劇場で見た予告編は「何か前に見たことあるやつ」という印象であった。囚人が演劇に挑戦し、成功を収める物語。おそらく、粗暴だった囚人が「ゴドーを待ちながら」を演じる経験を通じて精神的に変化する、みたいな話だろう。生きがいを見つけるのだ(たぶん)。教師役は厳しくも愛がある演劇ひとすじの男。憎まれ役の看守なんかもきっと出てくる。無関心を装いつつ、しだいに演劇が気になってしかたなくなるお茶目な一面があるといい。もちろん最後は囚人が舞台に立って演劇をみごとにやり抜く。拍手喝采。何か前に見たことあるやつ。炭鉱が閉鎖されて困った男たちがストリップダンサーになるとか、ブラスバンドをやるとか。落ちこぼればかりの寄宿学校生徒に合唱を教えてもいい(先生はかつて天才指揮者と呼ばれた男)。追い込まれた人ががんばるモノ、とでもいうか。たぶんいい映画なんだろうと思う。でも劇場へ見に行くかというと微妙。だって「何か前に見たことあるやつ」だから。

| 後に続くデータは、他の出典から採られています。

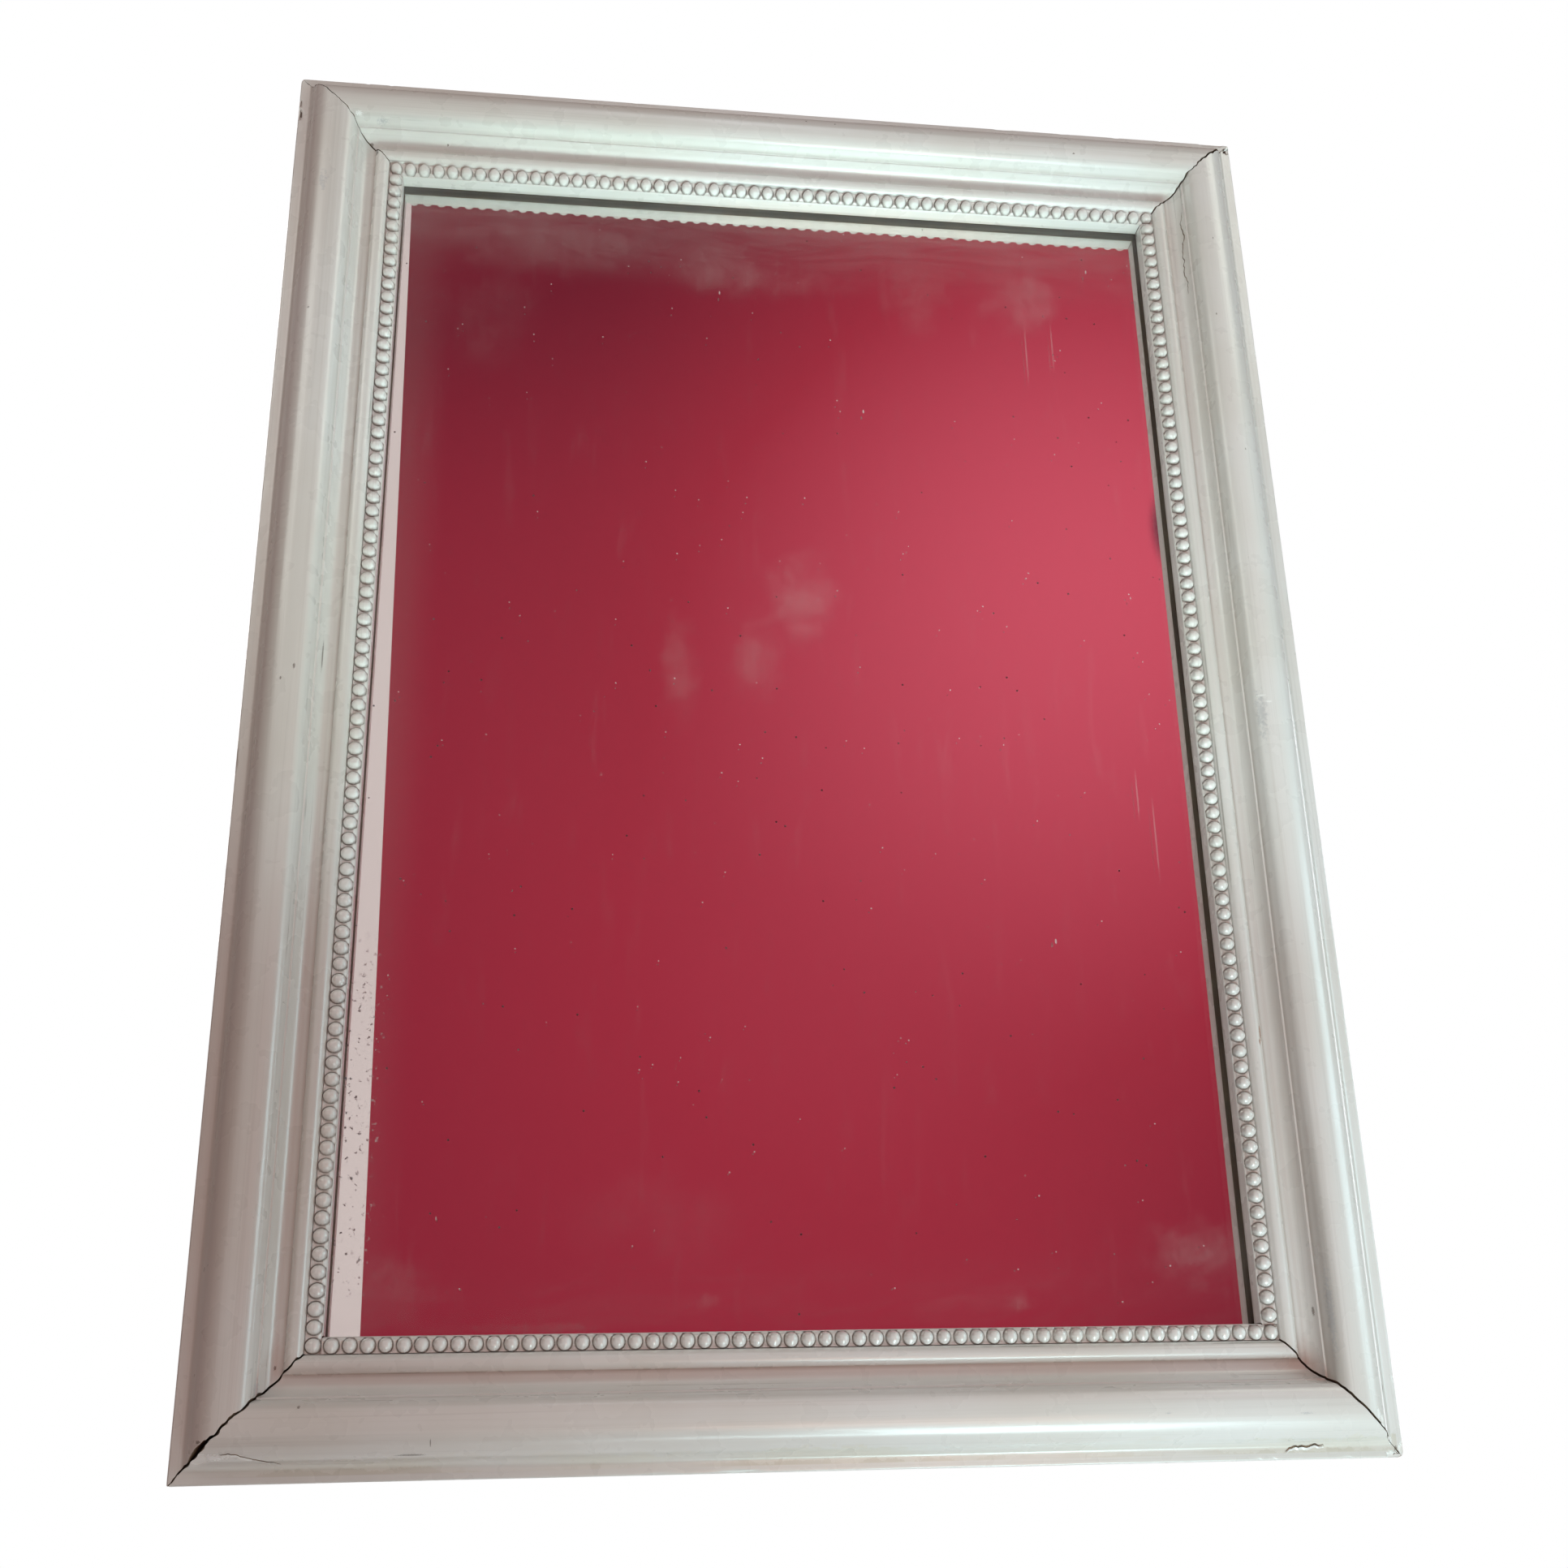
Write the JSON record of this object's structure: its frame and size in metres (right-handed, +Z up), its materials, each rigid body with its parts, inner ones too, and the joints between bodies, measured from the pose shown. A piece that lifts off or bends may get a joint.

そんな気持ちでスルーしかけていた『アプローズ、アプローズ! 囚人たちの大舞台』だが、評判がよく見てみることにした。これが意外な展開で実にいい。そういう話なのか! と驚いてしまった。サミュエル・ベケットの存在、「ゴドーを待ちながら」を演じる、といった物語の重要なモチーフと、ストーリー全体の方向性がきちんと重なっているのもいい。なるほどその手があったか、と唸ってしまうようなあらすじだ。とはいえ定番の展開もおさえていて、囚人が演劇に没頭し始める過程は楽しい。何かを表現する、というのはそれだけで胸躍るものだ。初舞台のくだりはスリルもあって、思わず「よし行け」と応援してしまった。劇場へ行くために、囚人たちが刑務所の外へ出るショットもいい。塀のない場所を歩けるよろこび。また、表現や芸術に対する社会の寛容度が映画の雰囲気をとてもよくしていて、フランス映画だから成り立っているバランスであるように感じた。日本映画で「囚人が演劇をする」となると、成立するかどうかも怪しい。日本の刑務所で、文化的な活動(音楽の演奏や落語の披露など)は推奨されているのだろうか。パンフレットには、そのような例はとても少ないと書かれていた。

それにしても、主人公の演出家を演じる俳優(カド・メラッド)はとてもいい顔つきをしていた。何かをしたい、というエネルギーを抱きつつ、どのようにその情熱を昇華していいものかわからない、といった表情。言葉で説明しなくても、顔が饒舌というか。囚人たちに「ゴドーを待ちながら」を演出し、これだとの確信を得たときのきらめきが感じられる。柔和な顔を奥に、演劇に対する熱い気持ちを抱きつつも、それをうまく発揮できないフラストレーションが感じられる。いい中年だろうが、ちゃんと元気にくすぶってるのだ。いいね、そのくすぶり。私も上品にわかったふりしないで、もっと「あれがしたい、これもしたい」と思い続けようと感じた映画だった。